======== DATA SHOWN ========

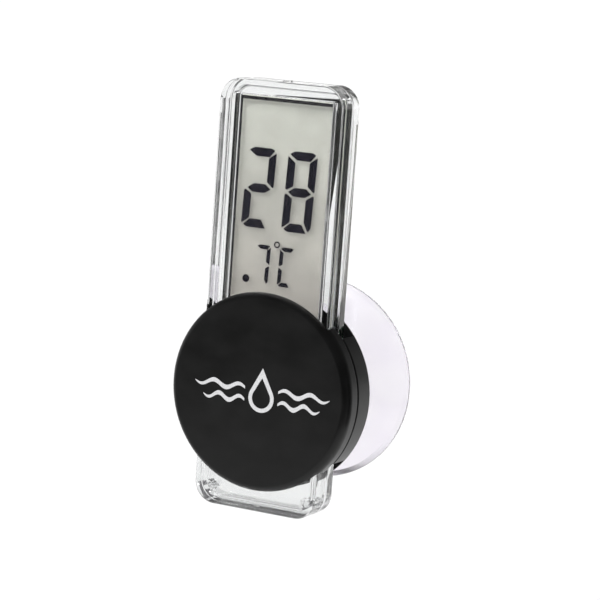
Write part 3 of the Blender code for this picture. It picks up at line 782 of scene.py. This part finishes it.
def make_rear_cover():
    """A round shell with the cup's socket, a notch for the case, screw posts and a battery well."""
    inner = HOUSING_RADIUS - HOUSING_WALL
    floor = KNOB_FRONT - 0.4 * MM
    lip = KNOB_FRONT + KNOB_THICK + 0.3 * MM
    socket = KNOB_RADIUS + 0.3 * MM
    mouth = NECK_RADIUS + 0.4 * MM
    profile = [
        (0, floor, 0),
        (socket, floor, 0.2 * MM),
        (socket, lip, 0.1 * MM),
        (mouth, lip, 0.25 * MM),
        (mouth, BOSS_MOUTH, 0.4 * MM),
        (7.5 * MM, BOSS_MOUTH, 0.6 * MM),
        (7.5 * MM, HOUSING_BACK, 0.4 * MM),
        (HOUSING_RADIUS, HOUSING_BACK, 1.0 * MM),
        (HOUSING_RADIUS, SEAM_BACK, 0.35 * MM),
        (inner, SEAM_BACK, 0.1 * MM),
        (inner, INNER_BACK, 0.5 * MM),
        (0, INNER_BACK, 0),
    ]
    cover = new_object("housing_rear", turned_mesh(round_corners(profile)))
    cut(cover, case_notch(REAR_NOTCH_HALF))
    cut_battery_well(cover)
    for x, z in SCREW_PLACES:
        seat = HOUSING_BACK - 1.5 * MM
        add(cover, post_mesh(2.6 * MM, 0.3 * MM, INNER_BACK + 0.5 * MM, SEAM_BACK, x, z))
        cut(cover, bore_mesh(2.0 * MM, seat, HOUSING_BACK + THROUGH, x, z))
        cut(cover, bore_mesh(1.1 * MM, SEAM_BACK - THROUGH, seat + 0.5 * MM, x, z))
    finish_piece(cover, BLACK, THERMOMETER, "black_housing", "rear_cover")


def cut_battery_well(cover):
    """A stepped bore with an inner lip, and two gaps in the lip for the battery cover's lugs."""
    wide = COVER_RADIUS + 0.3 * MM
    throat = COVER_RADIUS - 0.7 * MM
    lip_back, lip_front = HOUSING_BACK - 1.5 * MM, HOUSING_BACK - 2.0 * MM
    well_front = CASE_MID_Y + 3.3 * MM
    add(cover, bore_mesh(WELL_RADIUS, well_front, INNER_BACK + 0.5 * MM, 0, COVER_Z))
    profile = [
        (0, HOUSING_BACK + THROUGH),
        (wide, HOUSING_BACK + THROUGH),
        (wide, lip_back),
        (throat, lip_back),
        (throat, lip_front),
        (wide, lip_front),
        (wide, well_front - THROUGH),
        (0, well_front - THROUGH),
    ]
    cut(cover, turned_mesh(profile, MIDDLE_SIDES, 0, COVER_Z))
    for i in range(2):
        low = Vector((5.0 * MM, lip_front - 0.3 * MM, -2.2 * MM))
        high = Vector((7.1 * MM, lip_back + 0.3 * MM, 2.2 * MM))
        gap = slab_mesh(low, high, 0.2 * MM)
        gap.transform(Matrix.Rotation(COVER_TURN + i * math.pi, 4, "Y"))
        gap.transform(Matrix.Translation((0, 0, COVER_Z)))
        cut(cover, gap)


def cross_recess(obj, x, z, face, reach, half, deep):
    """Cuts a cross recess into a screw head whose outer face is at y face, on the +Y side."""
    for dx, dz in ((reach, half), (half, reach)):
        low = Vector((x - dx, face - deep, z - dz))
        high = Vector((x + dx, face + THROUGH, z + dz))
        cut(obj, slab_mesh(low, high, 0.9 * half, 0.1 * MM, 0))


def make_housing_screws():
    """Pan-head screws with thread crests and a cross recess."""
    seat = HOUSING_BACK - 1.4 * MM
    top = seat + 1.1 * MM
    tip = HOUSING_FRONT + 2.4 * MM
    head = [
        (0, top, 0),
        (SCREW_HEAD, top, 0.45 * MM),
        (SCREW_HEAD, seat, 0.1 * MM),
        (SCREW_CORE, seat, 0.1 * MM),
    ]
    outline = round_corners(head)
    y = seat - 0.5 * MM
    while y > tip + 1.2 * MM:
        outline += [(SCREW_CORE, y), (SCREW_CREST, y - 0.35 * SCREW_PITCH)]
        outline.append((SCREW_CORE, y - 0.7 * SCREW_PITCH))
        y -= SCREW_PITCH
    outline += [(0.5 * MM, tip + 0.6 * MM), (0.1 * MM, tip), (0, tip)]
    for i, (x, z) in enumerate(SCREW_PLACES):
        screw = new_object(f"housing_screw_fine_{i + 1}", turned_mesh(outline, SMALL_SIDES, x, z))
        cross_recess(screw, x, z, top, 1.0 * MM, 0.2 * MM, 0.5 * MM)
        finish_piece(screw, STEEL, THERMOMETER, "screw_steel", f"housing_screw_{i + 1}")


# ---------------------------------------------------------------- battery cover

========

_PROMPT_: Quote the material exactly, leaving nothing out.

_TASK OUTPUT_:
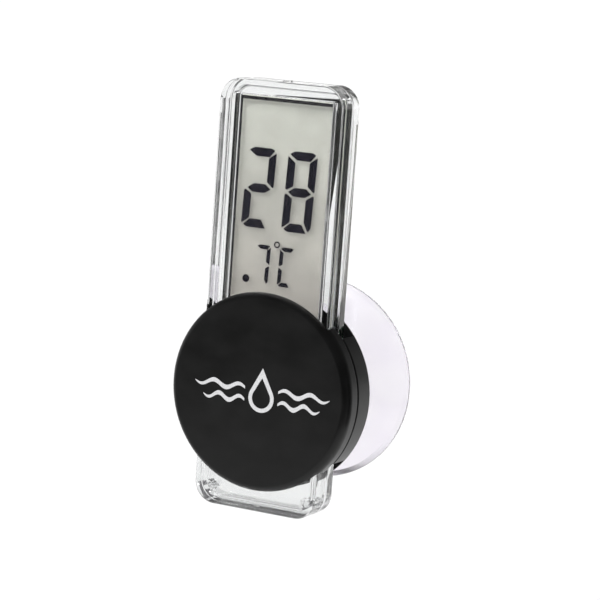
Write part 3 of the Blender code for this picture. It picks up at line 782 of scene.py. This part finishes it.
def make_rear_cover():
    """A round shell with the cup's socket, a notch for the case, screw posts and a battery well."""
    inner = HOUSING_RADIUS - HOUSING_WALL
    floor = KNOB_FRONT - 0.4 * MM
    lip = KNOB_FRONT + KNOB_THICK + 0.3 * MM
    socket = KNOB_RADIUS + 0.3 * MM
    mouth = NECK_RADIUS + 0.4 * MM
    profile = [
        (0, floor, 0),
        (socket, floor, 0.2 * MM),
        (socket, lip, 0.1 * MM),
        (mouth, lip, 0.25 * MM),
        (mouth, BOSS_MOUTH, 0.4 * MM),
        (7.5 * MM, BOSS_MOUTH, 0.6 * MM),
        (7.5 * MM, HOUSING_BACK, 0.4 * MM),
        (HOUSING_RADIUS, HOUSING_BACK, 1.0 * MM),
        (HOUSING_RADIUS, SEAM_BACK, 0.35 * MM),
        (inner, SEAM_BACK, 0.1 * MM),
        (inner, INNER_BACK, 0.5 * MM),
        (0, INNER_BACK, 0),
    ]
    cover = new_object("housing_rear", turned_mesh(round_corners(profile)))
    cut(cover, case_notch(REAR_NOTCH_HALF))
    cut_battery_well(cover)
    for x, z in SCREW_PLACES:
        seat = HOUSING_BACK - 1.5 * MM
        add(cover, post_mesh(2.6 * MM, 0.3 * MM, INNER_BACK + 0.5 * MM, SEAM_BACK, x, z))
        cut(cover, bore_mesh(2.0 * MM, seat, HOUSING_BACK + THROUGH, x, z))
        cut(cover, bore_mesh(1.1 * MM, SEAM_BACK - THROUGH, seat + 0.5 * MM, x, z))
    finish_piece(cover, BLACK, THERMOMETER, "black_housing", "rear_cover")


def cut_battery_well(cover):
    """A stepped bore with an inner lip, and two gaps in the lip for the battery cover's lugs."""
    wide = COVER_RADIUS + 0.3 * MM
    throat = COVER_RADIUS - 0.7 * MM
    lip_back, lip_front = HOUSING_BACK - 1.5 * MM, HOUSING_BACK - 2.0 * MM
    well_front = CASE_MID_Y + 3.3 * MM
    add(cover, bore_mesh(WELL_RADIUS, well_front, INNER_BACK + 0.5 * MM, 0, COVER_Z))
    profile = [
        (0, HOUSING_BACK + THROUGH),
        (wide, HOUSING_BACK + THROUGH),
        (wide, lip_back),
        (throat, lip_back),
        (throat, lip_front),
        (wide, lip_front),
        (wide, well_front - THROUGH),
        (0, well_front - THROUGH),
    ]
    cut(cover, turned_mesh(profile, MIDDLE_SIDES, 0, COVER_Z))
    for i in range(2):
        low = Vector((5.0 * MM, lip_front - 0.3 * MM, -2.2 * MM))
        high = Vector((7.1 * MM, lip_back + 0.3 * MM, 2.2 * MM))
        gap = slab_mesh(low, high, 0.2 * MM)
        gap.transform(Matrix.Rotation(COVER_TURN + i * math.pi, 4, "Y"))
        gap.transform(Matrix.Translation((0, 0, COVER_Z)))
        cut(cover, gap)


def cross_recess(obj, x, z, face, reach, half, deep):
    """Cuts a cross recess into a screw head whose outer face is at y face, on the +Y side."""
    for dx, dz in ((reach, half), (half, reach)):
        low = Vector((x - dx, face - deep, z - dz))
        high = Vector((x + dx, face + THROUGH, z + dz))
        cut(obj, slab_mesh(low, high, 0.9 * half, 0.1 * MM, 0))


def make_housing_screws():
    """Pan-head screws with thread crests and a cross recess."""
    seat = HOUSING_BACK - 1.4 * MM
    top = seat + 1.1 * MM
    tip = HOUSING_FRONT + 2.4 * MM
    head = [
        (0, top, 0),
        (SCREW_HEAD, top, 0.45 * MM),
        (SCREW_HEAD, seat, 0.1 * MM),
        (SCREW_CORE, seat, 0.1 * MM),
    ]
    outline = round_corners(head)
    y = seat - 0.5 * MM
    while y > tip + 1.2 * MM:
        outline += [(SCREW_CORE, y), (SCREW_CREST, y - 0.35 * SCREW_PITCH)]
        outline.append((SCREW_CORE, y - 0.7 * SCREW_PITCH))
        y -= SCREW_PITCH
    outline += [(0.5 * MM, tip + 0.6 * MM), (0.1 * MM, tip), (0, tip)]
    for i, (x, z) in enumerate(SCREW_PLACES):
        screw = new_object(f"housing_screw_fine_{i + 1}", turned_mesh(outline, SMALL_SIDES, x, z))
        cross_recess(screw, x, z, top, 1.0 * MM, 0.2 * MM, 0.5 * MM)
        finish_piece(screw, STEEL, THERMOMETER, "screw_steel", f"housing_screw_{i + 1}")


# ---------------------------------------------------------------- battery cover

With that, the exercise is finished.